Cross-strait tensions are bad news for Hong Kong, Chinese stocks no matter who’s bluffing in Taiwan spat
- Stocks in Hong Kong, mainland China and Taiwan suffered one of their heaviest beatings this year amid row over Pelosi’s impending visit to Taipei
- Xi has forced himself into a corner with stern warnings, while neither Biden nor Pelosi can back down, or they will be viewed as weak in front of China: Alpine Macro
Stocks in Hong Kong, Shenzhen, Shanghai and Taipei suffered one of their heaviest blows on Tuesday as US House Speaker Nancy Pelosi’s Taiwan visit fanned cross-strait tensions. The impending stopover will have long-term implications, analysts said.

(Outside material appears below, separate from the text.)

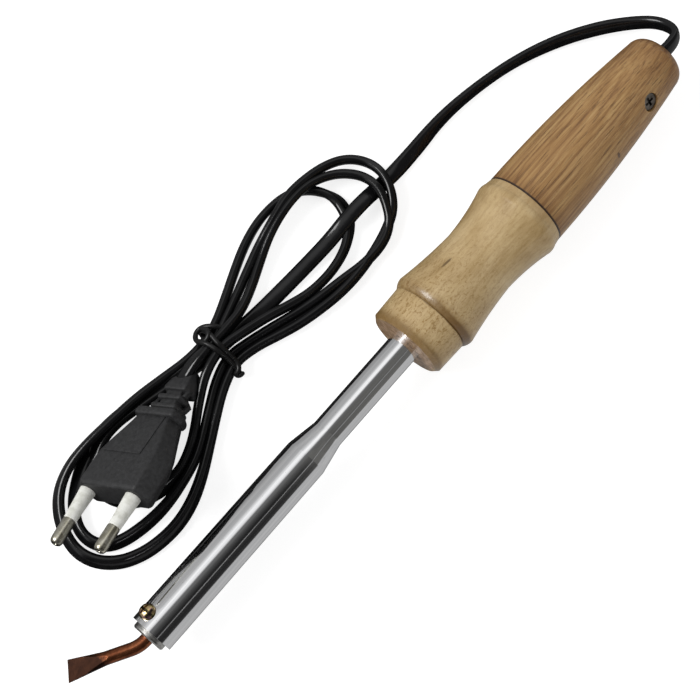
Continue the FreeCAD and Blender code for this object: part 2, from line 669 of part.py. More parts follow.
def make_terminals():
    half = d.terminal_diameter / 2
    reach = d.block_height / 2
    block = doc.addObject("Part::Box", "terminal_block_blank")
    bind(block, Length=d.terminal_length, Width=BLOCK_HALF_WIDTH * 2, Height=d.block_height)
    bind(block, Placement__Base__x=TERMINAL_START, Placement__Base__y=ZERO - BLOCK_HALF_WIDTH,
         Placement__Base__z=ZERO - reach)
    block_tools = []
    for side, word in ((1, "left"), (-1, "right")):
        across = LEAD_OFFSET * side
        bore = cylinder(f"block_bore_{word}", half + d.layer_gap, d.terminal_length * 2)
        bore.Placement = Placement(Vector(0, 0, 0), Rotation(Vector(0, 1, 0), 90))
        bind(bore, Placement__Base__x=TERMINAL_START - d.terminal_length / 2,
             Placement__Base__y=across)
        block_tools.append(bore)
        holes = []
        screws = []
        for place in (-1, 1):
            station = TERMINAL_START + d.terminal_length / 2 + d.clamp_screw_pitch * (place / 2)
            tag = f"{word}_{place + 1}"
            well = cylinder(f"block_well_{tag}", d.clamp_screw_diameter / 2 + d.layer_gap, reach * 2)
            bind(well, Placement__Base__x=station, Placement__Base__y=across)
            block_tools.append(well)
            hole = cylinder(f"tube_hole_{tag}", d.clamp_screw_diameter / 2 + d.layer_gap, reach * 2)
            bind(hole, Placement__Base__x=station, Placement__Base__y=across)
            holes.append(hole)
            screw = cylinder(f"screw_{tag}", d.clamp_screw_diameter / 2,
                             reach - d.core_diameter / 2)
            bind(screw, Placement__Base__x=station, Placement__Base__y=across,
                 Placement__Base__z=d.core_diameter / 2)
            screws.append(screw)
        tube = lathe(f"terminal_{word}_turned", pipe_outline(
            TERMINAL_START, d.terminal_length, half, d.terminal_bore / 2))
        bind(tube, Placement__Base__y=across)
        keep(along_axis(cut(f"terminal_{word}_cut", tube, *holes)), f"terminal_tube_{word}")
        pair = doc.addObject("Part::Compound", f"terminal_screw_pair_{word}")
        pair.Links = screws
        keep(along_axis(pair), f"terminal_screws_{word}")
    keep(along_axis(cut("terminal_block_cut", block, *block_tools)), "terminal_block")


# ------------------------------------------------------------------ cord inside the handle
def make_inner_cord():
    body = doc.addObject("PartDesign::Body", "cord_in_handle_body")
    body.Tip = slot_pad(body, "cord_in_handle_pad", CORD_INNER_END, d.cord_width,
                        d.cord_thickness, d.cord_inside)
    turn = Rotation(Vector(1, 0, 0), -d.clamp_lean.number)
    body.Placement = Placement(in_frame(0), turn)
    keep(body, "cord_in_handle")

    lean = math.radians(d.clamp_lean.number)
    wide = Vector(0, math.cos(lean), -math.sin(lean)) * (d.core_spacing.number / 2)
    end = TERMINAL_END.number - d.terminal_length.number * 0.4
    for side, word in ((1, "left"), (-1, "right")):
        terminal = Vector(0, side * LEAD_OFFSET.number, 0)
        stops = [(CORD_INNER_END.number, wide * side), (CORD_INNER_END.number - 6, wide * side),
                 (TERMINAL_END.number + 6, terminal), (end, terminal)]
        points = [in_frame(station, offset.y, offset.z) for station, offset in stops]
        core = cord_tube(points, d.core_diameter.number)[0]
        feature(core, f"cord_core_{word}")


def make_cord_clamp():
    tip = d.cord_thickness / 2 + d.screw_gap
    seat = d.clamp_seat + d.wood_gap
    top = seat + d.clamp_head_height
    body = lathe("clamp_screw_turned", [
        (tip, ZERO), (tip, d.clamp_shank_diameter / 2), (seat, d.clamp_shank_diameter / 2),
        (seat, d.clamp_head_diameter / 2), (top, d.clamp_head_diameter / 2), (top, ZERO)])
    slots = cross_recess("clamp_recess_cross", top, d.clamp_head_height / 2,
                         d.clamp_head_diameter * 0.6, d.clamp_slot)
    screw = cut("clamp_screw_cut", body, *slots)
    screw.Placement = Placement(in_frame(d.clamp_station.number),
                                radial(d.clamp_lean.number, 0).Rotation)
    keep(screw, "cord_clamp_screw")


# ------------------------------------------------------------------ free cord, hank and tie
def make_lead():
    exit_point = in_frame(REAR_END.number)
    route = [exit_point, exit_point + Vector(d.cord_straight_out.number, 0, 0)]
    route += [Vector(*point) for point in LEAD_ROUTE]
    tube, radii, length, ratio = cord_tube(route, d.cord_solid_diameter.number)
    feature(tube, "cord_lead")
    print("cord lead", round(length, 1), "mm, volume ratio", round(ratio, 4),
          "radii", [round(radius, 1) for radius in radii])


def hank_slab(outline, space, height):
    rings = [closed_curve(outline), closed_curve(space)]
    face = Part.Face(rings, "Part::FaceMakerBullseye")
    return face.extrude(Vector(0, 0, height.number))


def make_hank():
    upper = hank_slab(UPPER_OUTLINE, UPPER_SPACE, d.upper_hank_height)
    lower = hank_slab(LOWER_OUTLINE, LOWER_SPACE, d.lower_hank_height)
    feature(upper.fuse(lower).removeSplitter(), "cord_hank")


def plug_axis_point(distance):
    return PLUG_PLACE.multVec(Vector(distance, 0, 0))


def make_tail():
    boot_end = (d.plug_depth + d.flange_thickness + d.boot_length).number
    points = [Vector(*TAIL_START), plug_axis_point(boot_end + 8), plug_axis_point(boot_end)]
    tube, radii, length, ratio = cord_tube(points, d.cord_solid_diameter.number)
    feature(tube, "cord_tail")
    print("cord tail", round(length, 1), "mm, volume ratio", round(ratio, 4),
          "radii", [round(radius, 1) for radius in radii])


def make_tie():
    """Twist tie: one flat oval band of wire round the hank's waist."""
    half = d.tie_width.number / 2
    top = d.waist_height.number
    wire = d.tie_diameter.number / 2
    centre = Vector(0, 0, top / 2)
    corner = Vector(0, half, 0)
    rise = Vector(0, 0, top / 2 - 2 * wire)
    band = Part.Wire([
        Part.LineSegment(centre - corner - rise, centre - corner + rise).toShape(),
        Part.Arc(centre - corner + rise, centre + Vector(0, 0, top / 2 + wire),
                 centre + corner + rise).toShape(),
        Part.LineSegment(centre + corner + rise, centre + corner - rise).toShape(),
        Part.Arc(centre + corner - rise, Vector(0, 0, wire),
                 centre - corner - rise).toShape()])
    ring = Part.Wire(Part.Circle(centre - corner - rise, Vector(0, 0, 1), wire).toShape())
    shape = band.makePipeShell([ring], True, False, 2)
    place = Placement(Vector(d.tie_station_x.number, d.tie_station_y.number, 0),
                      Rotation(Vector(0, 0, 1), d.tie_turn.number))
    feature(shape, "cord_tie", place)


# ------------------------------------------------------------------ plug
def make_plug_pins():
    sleeve_front = ZERO - d.sleeve_length
    tip = ZERO - d.pin_length
    radius = d.pin_diameter / 2
    shank = d.pin_shank_diameter / 2
    toe = math.degrees(math.asin(d.pin_toe_in.number / 2 / d.pin_length.number))
    for side, word in ((1, "left"), (-1, "right")):
        lean = Placement(Vector(0, side * d.pin_spacing.number / 2, 0),
                         Rotation(Vector(0, 0, 1), side * toe))
        place = PLUG_PLACE.multiply(lean)
        pin = lathe(f"pin_{word}_turned", [
            (tip, ZERO), (tip, radius * 0.35), ("by", tip + radius * 0.18, radius * 0.78),
            (tip + radius * 0.7, radius), (sleeve_front, radius), (sleeve_front, shank),
            (d.pin_root, shank), (d.pin_root, ZERO)])
        pin.Placement = place
        keep(pin, f"plug_pin_{word}")
        sleeve = lathe(f"pin_sleeve_{word}_turned", pipe_outline(
            sleeve_front, d.sleeve_length - d.sleeve_gap, d.pin_sleeve_diameter / 2, shank))
        sleeve.Placement = place
        keep(sleeve, f"pin_sleeve_{word}")


def make_plug_body():
    body = doc.addObject("PartDesign::Body", "plug_moulding")
    back = d.plug_depth
    flange_end = back + d.flange_thickness
    boot_end = flange_end + d.boot_length
    front = d.plug_thickness * 0.12
    slot_pad(body, "plug_front", ZERO, d.plug_width, d.plug_thickness, front)
    slot_loft(body, "plug_taper", front, (d.plug_width, d.plug_thickness), back,
              (d.plug_back_width, d.plug_back_thickness))
    slot_pad(body, "plug_flange", back, d.flange_width, d.flange_height, d.flange_thickness)
    slot_loft(body, "plug_boot", flange_end, (d.boot_width, d.boot_thickness), boot_end,
              (d.boot_tip_width, d.boot_tip_thickness))
    rib = slot_pad(body, "plug_rib", flange_end + d.rib_pitch - d.rib_thickness, d.rib_width,
                   d.rib_height, d.rib_thickness)
    ribs = body.newObject("PartDesign::LinearPattern", "plug_ribs")
    ribs.Originals = [rib]
    ribs.Direction = (origin_plane(body, "YZ_Plane"), [""])
    ribs.Occurrences = 2
    bind(ribs, Length=d.rib_pitch)
    body.Tip = ribs
    holes = []
    toe = math.degrees(math.asin(d.pin_toe_in.number / 2 / d.pin_length.number))
    for side, word in ((1, "left"), (-1, "right")):
        lean = Placement(Vector(0, side * d.pin_spacing.number / 2, 0),
                         Rotation(Vector(0, 0, 1), side * toe))
        hole = cylinder(f"pin_hole_{word}", d.pin_shank_diameter / 2 + d.layer_gap,
                        d.pin_root + d.pin_root)
        start = Placement(Vector(0, 0, 0), Rotation(Vector(0, 1, 0), 90))
        back_off = Placement(Vector(-d.pin_root.number, 0, 0), Rotation())
        hole.Placement = lean.multiply(back_off).multiply(start)
        holes.append(hole)
    plug = cut("plug_body_cut", body, *holes)
    plug.Placement = PLUG_PLACE
    keep(plug, "plug_body")


make_barrel()
make_front_grip()
make_rear_handle()
make_bit()
make_bit_holder()
make_bit_screw()
make_heater()
make_leads()
make_terminals()
make_inner_cord()
make_cord_clamp()
make_lead()
make_hank()
make_tail()
make_tie()
make_plug_pins()
make_plug_body()
doc.recompute()

# ------------------------------------------------------------------ checks and export
for thing in doc.Objects:
    if "Invalid" in thing.State or "Error" in thing.State:
        raise RuntimeError(f"{thing.Label}: {thing.State}")
for node in nodes:
    if node.Shape.isNull() or not node.Shape.isValid() or node.Shape.Volume <= 0:
        raise RuntimeError(f"{node.Label} has no valid shape")

os.makedirs("parts", exist_ok=True)
for node in nodes:
    node.Shape.exportStep(f"parts/{node.Label}.step")
print(len(nodes), "sub-parts written")
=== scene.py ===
import math

import bpy
import bmesh
from mathutils import Matrix, Vector


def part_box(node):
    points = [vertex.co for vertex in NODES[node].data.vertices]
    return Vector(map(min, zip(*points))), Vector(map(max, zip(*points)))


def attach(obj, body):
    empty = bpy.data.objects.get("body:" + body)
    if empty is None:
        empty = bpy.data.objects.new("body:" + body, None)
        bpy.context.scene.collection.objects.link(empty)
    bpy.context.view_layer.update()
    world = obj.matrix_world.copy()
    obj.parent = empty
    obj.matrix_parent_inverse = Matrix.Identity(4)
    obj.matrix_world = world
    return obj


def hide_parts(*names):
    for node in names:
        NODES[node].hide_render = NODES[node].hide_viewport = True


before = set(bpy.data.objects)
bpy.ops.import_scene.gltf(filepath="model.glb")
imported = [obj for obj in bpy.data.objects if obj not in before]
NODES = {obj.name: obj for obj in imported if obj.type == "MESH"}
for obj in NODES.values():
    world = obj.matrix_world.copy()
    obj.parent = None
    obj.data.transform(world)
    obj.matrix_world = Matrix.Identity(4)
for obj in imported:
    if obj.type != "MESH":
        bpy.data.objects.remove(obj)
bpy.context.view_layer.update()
BODY = "iron"
MM = 0.001

# The iron lies along X, its axis this high over the table. The cord leaves its rear end.
AXIS_Z = 0.01435

# ------------------------------------------------------------------ camera
CAMERA_PLACE = Vector((-0.10185, -0.0721, 0.53015))
CAMERA_TARGET = Vector((-0.00405, 0.0114, AXIS_Z))
CAMERA_RIGHT = Vector((0.6494, -0.7604, 0.0)).normalized()
CAMERA_ROLL = math.radians(0.22)
CAMERA_LENS = 92.571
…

The Hang Seng Index slumped 2.4 per cent to 19,689.21, the lowest level since May 12, with 67 of 69 members posting losses. The Tech Index tumbled 3 per cent while the CSI 300 Index of biggest onshore stocks sank 2 per cent to the lowest since June 2. In Taiwan, the Taiex slipped 1.6 per cent.
Here’s what some investors and strategists have said about the potential market fallout in the coming days from Pelosi’s trip.

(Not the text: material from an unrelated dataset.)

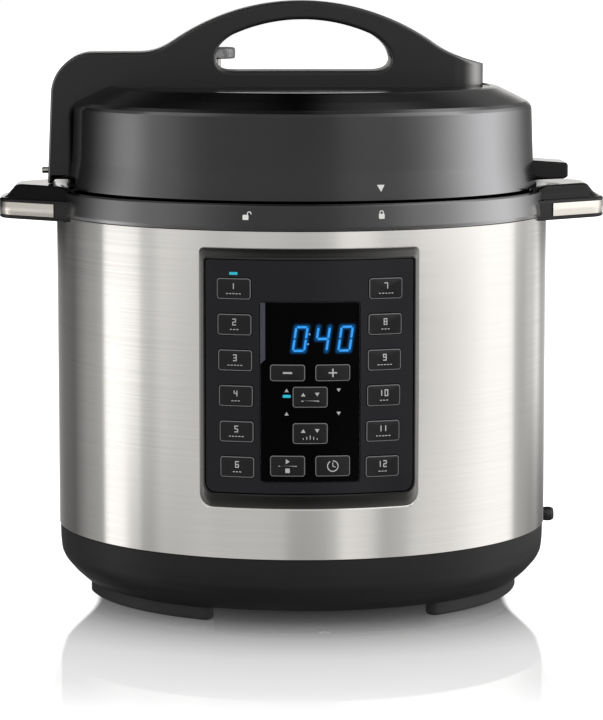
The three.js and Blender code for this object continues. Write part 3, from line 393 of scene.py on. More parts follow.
def length(tree, a, b):
    """The root of the sum of two squares."""
    return calc(tree, "SQRT", calc(tree, "MULTIPLY_ADD", a, a, calc(tree, "MULTIPLY", b, b)))


def ranged(tree, value, a, b, to_a=0.0, to_b=1.0):
    """The value carried smoothly from one range to another."""
    sockets = {"Value": value, "From Min": a, "From Max": b, "To Min": to_a, "To Max": to_b}
    return add(tree, "ShaderNodeMapRange", sockets, interpolation_type="SMOOTHSTEP").outputs["Result"]


def blended(tree, mask, a, b):
    """Two colours mixed by a mask."""
    return add(tree, "ShaderNodeMix", {0: mask, 6: a, 7: b}, data_type="RGBA").outputs[2]


def between(tree, mask, a, b):
    """Two values mixed by a mask: a plus the mask times what b has over a."""
    return calc(tree, "MULTIPLY_ADD", mask, calc(tree, "SUBTRACT", b, a), a)


def noise(tree, vector, scale, detail, roughness=0.5):
    """A noise texture's value."""
    sockets = {"Vector": vector, "Scale": scale, "Detail": detail, "Roughness": roughness}
    return add(tree, "ShaderNodeTexNoise", sockets).outputs[0]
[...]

Having issued stern warnings, President Xi Jinping has effectively forced himself into a corner. If Pelosi indeed visits Taiwan, “Xi must take hardcore military actions of significant size or he will risk losing his credibility with the Chinese public, the military and within the [Communist] Party,” he wrote in a report on August 1.
“If Xi’s threat proves to be empty, it would also encourage Taiwan’s independence movement. In the US, most politicians believe that China is bluffing. With anti-China sentiment running high from both sides of the island, neither President Joe Biden nor Pelosi can back down, or they will be viewed as weak in front of China.”

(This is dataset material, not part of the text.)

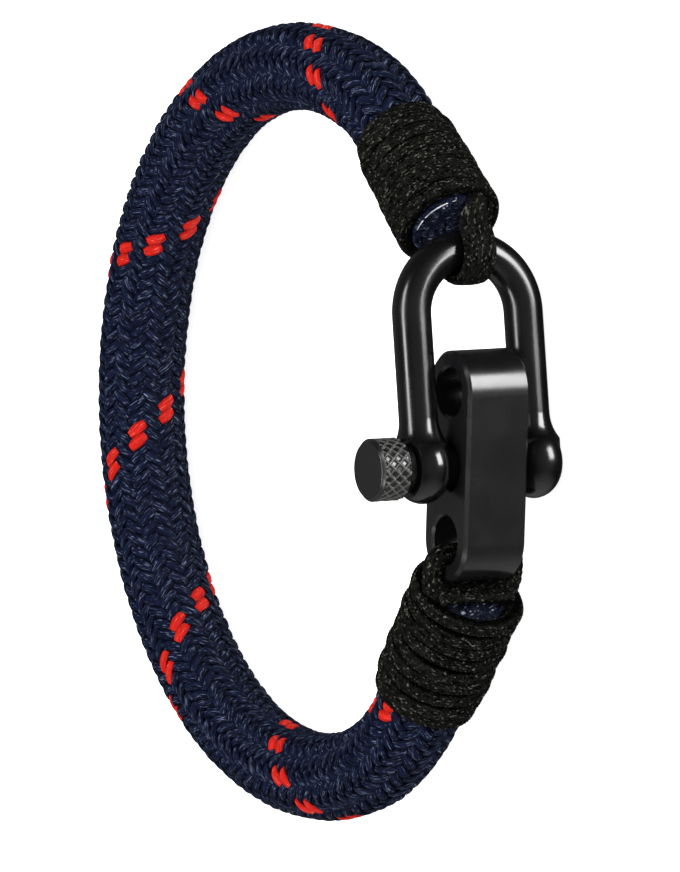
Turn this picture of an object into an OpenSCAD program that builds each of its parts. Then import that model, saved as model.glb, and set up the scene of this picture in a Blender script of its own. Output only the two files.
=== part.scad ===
// A braided rope bracelet closed by a bow shackle and an adjuster bar.
// Lengths are in millimetres and angles in degrees. The bracelet is shaped flat, with the
// wrist's axis on Z, the closure at -Y and the upper whipping at +X, and is then laid down.

/* [Rope] */
// distance from the middle of the bracelet to the middle of the rope
ring_radius = 36.8; // [36.4:0.1:37.4]
// diameter of the braided rope
rope_dia = 9.0; // [8.8:0.1:9.2]
// diameter of the rope where the whipping cord squeezes it
bound_dia = 8.4; // [8.2:0.1:8.5]
// length over which the rope narrows before a whipping
squeeze_len = 0.9; // [0.6:0.1:1.2]

/* [Whippings] */
// how far the front of the upper whipping lies past the top of the bow
upper_front = 1.15; // [1:0.05:1.6]
// how much nearer the middle of the bracelet its axis runs than the ring's
upper_in = 1.2; // [0.9:0.1:1.5]
// how far the straight run reaches back from the upper whipping's middle
upper_back = 6.6; // [6.4:0.1:7.2]
// how far the upper whipping reaches forward from its middle
upper_reach = 7.9; // [7.6:0.1:8.2]
// thickness of the cord round the rope at the upper whipping's front end
upper_cord = 1.5; // [1.4:0.05:1.6]
// how much smaller the upper whipping's radius is at its back end
upper_taper = 0.45; // [0:0.05:0.5]
// turns of cord in the upper whipping
upper_turns = 8; // [7:1:8]
// how far the front of the lower whipping lies past the bar's lowest hole
lower_front = 4.0; // [3.8:0.1:4.3]
// how much nearer the middle of the bracelet its axis runs than the ring's
lower_in = 2.2; // [2:0.1:2.4]
// how far the straight run reaches back from the lower whipping's middle
lower_back = 7.0; // [6.8:0.1:7.6]
// how far the lower whipping reaches forward from its middle
lower_reach = 9.1; // [8.6:0.1:9.6]
// thickness of the cord round the rope at the lower whipping's front end
lower_cord = 1.85; // [1.75:0.05:1.9]
// how much smaller the lower whipping's radius is at its back end
lower_taper = 0.3; // [0:0.05:0.5]
// turns of cord in the lower whipping
lower_turns = 9; // [8:1:9]

/* [Cord loops] */
// width of the cord where it is flattened
strap_width = 3.8; // [3.2:0.1:3.9]
// thickness of the cord where it is flattened
strap_thick = 1.3; // [1.2:0.1:1.5]
// diameter of the cord in the lower loop
loop_dia = 2.1; // [2:0.1:2.3]
// how far a loop's legs reach into the whipping
leg_depth = 3.0; // [2.5:0.1:3.5]
// distance between a leg and the whipping's axis, at the upper whipping
leg_off = 4.0; // [3.9:0.1:4.1]
// how far the upper loop sits towards the lower end of the pin
strap_shift = 0.3; // [0:0.1:0.5]

/* [Adjuster bar] */
// how much nearer the middle of the bracelet the pin lies than the ring
pin_in = 2.9; // [2.7:0.1:3]
// distance of the pin from the closure's middle line, towards the lower whipping
pin_low = 5.3; // [5.2:0.1:5.5]
// slope of the bar against the closure's middle line
bar_slope = 9.8; // [9:0.1:10.5]
// width of the bar along the pin
bar_width = 7.2; // [7:0.1:7.3]
// depth of the bar from its inner to its outer face
bar_depth = 8.5; // [8.3:0.1:8.6]
// distance between the bar's holes
hole_pitch = 7.66; // [7.5:0.01:7.7]
// diameter of the bar's holes
hole_dia = 5.0; // [4.9:0.1:5.1]
// chamfer along the bar's edges
bar_chamfer = 0.35; // [0.2:0.05:0.45]

/* [Shackle] */
// diameter of the bow's rod
rod_dia = 4.05; // [3.9:0.05:4.1]
// distance between the middles of the two legs
leg_span = 13.1; // [13:0.1:13.3]
// distance from the pin to the rod's middle at the top of the bow
bow_height = 22.0; // [21.8:0.1:22.2]
// slope of the shackle against the closure's middle line
bow_slope = 1.4; // [0.5:0.1:2.5]
// radius of an ear
ear_radius = 3.75; // [3.7:0.05:3.9]
// thickness of an ear
ear_thick = 4.7; // [4.5:0.1:4.8]
// radius of the hollow curve from a leg into its ear
fillet_radius = 4.4; // [4:0.2:5]

/* [Screw pin] */
// diameter of the pin's shank
pin_dia = 4.0; // [3.8:0.1:4.1]
// diameter of the knurled head
head_dia = 6.5; // [6.2:0.1:7]
// length of the knurled head
head_len = 3.5; // [3.3:0.1:3.6]
// diameter of the neck between the head and the ear
neck_dia = 5.2; // [4.6:0.1:5.6]
// length of the neck
neck_len = 0.9; // [0.8:0.1:1]
// radial clearance between the pin and the ears' bores
pin_clear = 0.06; // [0.04:0.01:0.1]

/* [Hidden] */
$fn = 96;

// clearances
seat_gap = 0.1;
end_gap = 0.25;
cut_more = 1;

// collars where two runs of a bent rope or cord meet
collar_len = 0.2;
rope_collar = 0.06;
cord_collar = 0.03;

// places round the ring: the pin, the two whippings' axes and the angles to their middles
pin_out = ring_radius - pin_in;
upper_off = ring_radius - upper_in;
lower_off = ring_radius - lower_in;
bow_x = bow_height * cos(bow_slope) - pin_low;
hole_x = -pin_low - hole_pitch * cos(bar_slope);
upper_turn = asin((bow_x + upper_front + upper_reach) / ring_radius);
lower_turn = asin((lower_front + lower_reach - hole_x) / ring_radius);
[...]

Kaiyuan Capital: While investors do not expect direct confrontation, worsening US-China relations and cross-strait instability represent growing risks in an already uneasy economic climate, said chief investment officer Brock Silvers in Hong Kong.
“Investors are keenly aware that cross-strait volatility is potentially more impactful than Russia’s invasion of Ukraine,” he added. “Pelosi’s visit and its aftermath could easily cause added downward pressure on regional markets throughout the remainder of the year and into 2023.”
IG Asia: The slump in Chinese equities reflects a knee-jerk reaction in light of the uncertainty of how the US-China relations will progress, said Yeap Jun Rong, market strategist at the Singapore-based online brokerage. China may step up its action to protect its interests.
“Retaliatory moves from both sides have to be considered with caution,” he said, adding that “any deterioration in relationship could bring long-term implications” including a freeze on negotiations on trade tariff relief.